Le programme du RN aurait-il un impact relativement limité sur des aspects tels que la dette publique et la régulation financière ?

Hervé Juvin : Pour stabiliser la dette, encore faut-il que la France soit dotée d'un gouvernement légitime et fort, et que la confiance que les Français lui accordent, à lui et à l'administration qu'il dirige, suscite la confiance des marchés. C'est pourquoi il est important que les Français donnent une majorité claire au Rassemblement populaire annoncé autour du rassemblement National. Certains annoncent déjà, pour le souhaiter ou pour le redouter, qu'un « mur de l'argent » brisera toute tentative d'un possible gouvernement de cette tendance d'appliquer son programme. Certains, poussant la logique du « moi ou le chaos » jusqu'à mettre la France en danger, peuvent être tentés de mobiliser certains de leurs complices de la haute banque ou des trusts pour attaquer le marché obligataire français, et menacer les Français d'un krach obligataire. Je crois d'autant moins à un tel scénario que la loi Sapin donne au gouvernement de la France des moyens étendus pour stopper net une panique obligataire, donner à la réalité le temps de reprendre ses droits, et aux passions mauvaises de se calmer. Quant à la réglementation financière, elle est européenne ou anglo-américaine, et ne dépend qu'en partie de la France. Il s'agira de peser pour rétablir la logique de la concurrence et des marchés contre celle des oligopoles et des rentes, pour affirmer la primauté des biens communs contre les accapareurs du vivant et les destructeurs des appellations d'origine et du libre échange des semences et des gènes, plus encore pour affirmer dans l'investissement comme dans le commerce la priorité nationale et territoriale. J'ajouterais que tout devra être préparé pour qu'à terme, la France et l'Europe sortent d'une comptabilité dite « à valeur de marché » destructrice du long terme et de la logique entrepreneuriale, et promeuvent la diversité des formes d'activité économique, notamment en faveur de la mutualité et des coopératives.      
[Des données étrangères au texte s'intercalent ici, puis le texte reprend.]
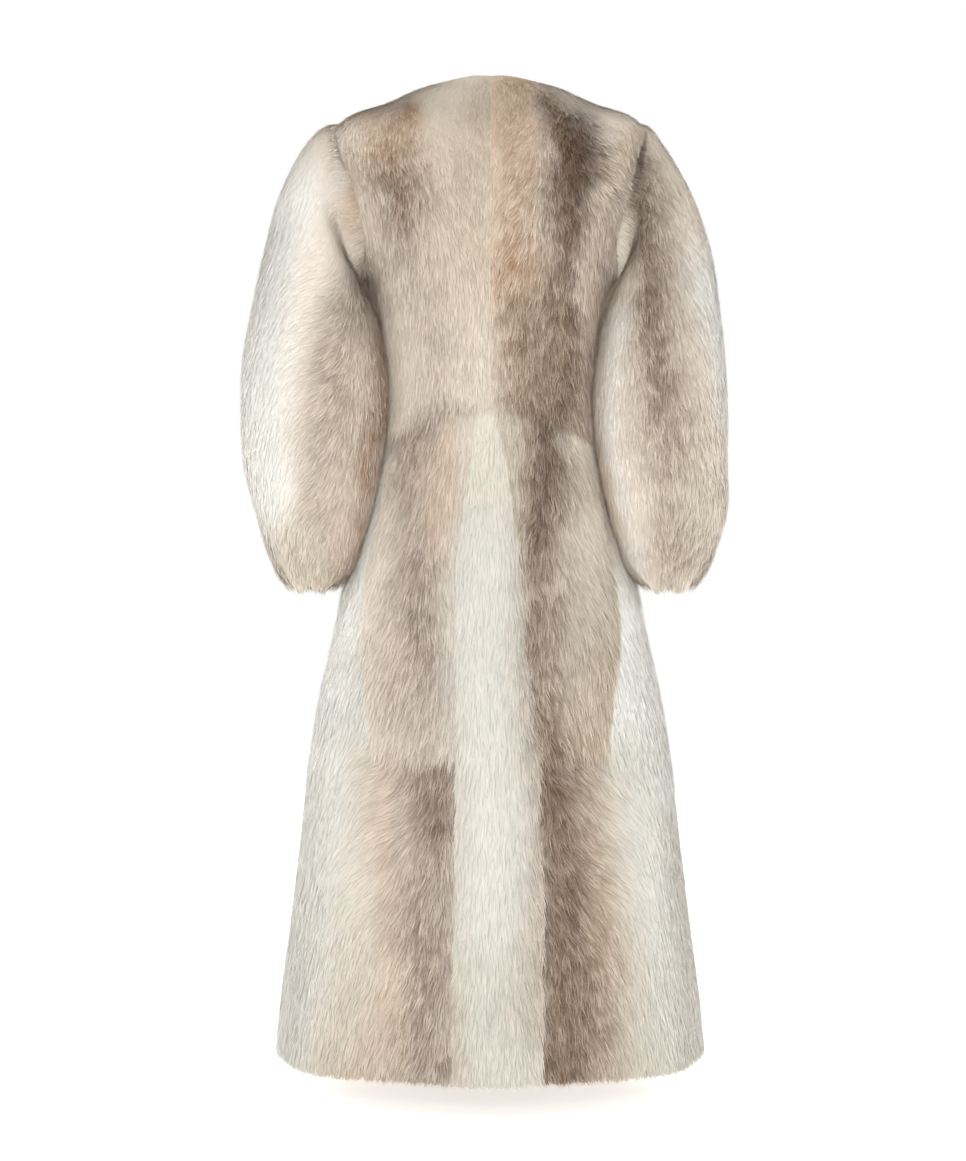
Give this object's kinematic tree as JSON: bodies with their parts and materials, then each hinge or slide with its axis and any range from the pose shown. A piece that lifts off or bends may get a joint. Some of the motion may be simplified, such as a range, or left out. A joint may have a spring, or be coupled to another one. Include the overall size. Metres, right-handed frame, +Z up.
{
  "type": "shearling coat",
  "caption": "Long-haired midi coat in pieced natural shades, with balloon sleeves, a fitted waist, seamed skirt tiers and a centre back gore, shown worn.",
  "frame": {"origin": "middle of the neck opening, level with the shoulders that carry the coat", "axes": "+Z up along the wearer, -Y towards the coat's front, +X to the wearer's left"},
  "size_m": [0.5825, 0.4133, 1.1757],
  "materials": {
    "ivory_pile": "long ivory pile on suede hide",
    "cream_pile": "long cream pile on suede hide",
    "fawn_pile": "long fawn pile on suede hide",
    "taupe_pile": "long taupe pile on suede hide"
  },
  "bodies": {
    "root": {"back_centre_gore": "ivory_pile", "back_middle_left": "taupe_pile", "back_middle_right": "taupe_pile", "back_lower_left": "fawn_pile", "back_lower_right": "fawn_pile", "side_left": "ivory_pile", "side_right": "ivory_pile", "front_skirt_left": "cream_pile", "front_skirt_right": "cream_pile", "back_upper_left": "fawn_pile", "back_upper_right": "fawn_pile", "front_upper_left": "cream_pile", "front_upper_right": "cream_pile", "sleeve_top_left": "cream_pile", "sleeve_top_right": "cream_pile", "sleeve_under_left": "taupe_pile", "sleeve_under_right": "taupe_pile"}
  },
  "joints": []
}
Est-ce que le programme du RN est-il éloigné d’une partie des aspirations libérales des électeurs du RN, comme le démontraient certaines études pour Ipsos ?

Hervé Juvin : Le mot de libéralisme a été tellement galvaudé qu'il a perdu de son sens. J'ai publié en 2022 ; « Chez Nous ! Pour en finir avec une économie totalitaire » afin d'éclairer l'opinion sur les dérives d'un capitalisme qui a perdu tout lien avec le libéralisme pour devenir totalitaire. Mon livre est essentiellement basé sur une littérature américaine qui ne cesse de dénoncer les ravages des «  droits de propriété intellectuelle ( IPR) » créateurs de rentes indues, d'un privilège du « trop gros pour mourir » qui écrase la morale du capitalisme «  risque contre rendement », etc. Libérer l'économie française, c'est d'abord desserrer la domination rapace de quelques groupes financiers internationaux, de quelques industriels prédateurs, comme « Big Pharma », comme les géants du numérique, ceux de l'agrochimie, dont les profits n'ont plus rien à voir avec la concurrence, tout avec des prélèvements forcés. Et c'est rendre à ceux qui font vivre nos territoires, agriculteurs, commerçants, artisans, PME, le pouvoir d'entreprendre, d'embaucher et de réussir qui leur a été peu à peu enlevé. La liberté économique a le visage de villages, de campagnes, de villes et de quartiers qui vivent, qui prospèrent, et qui se projettent.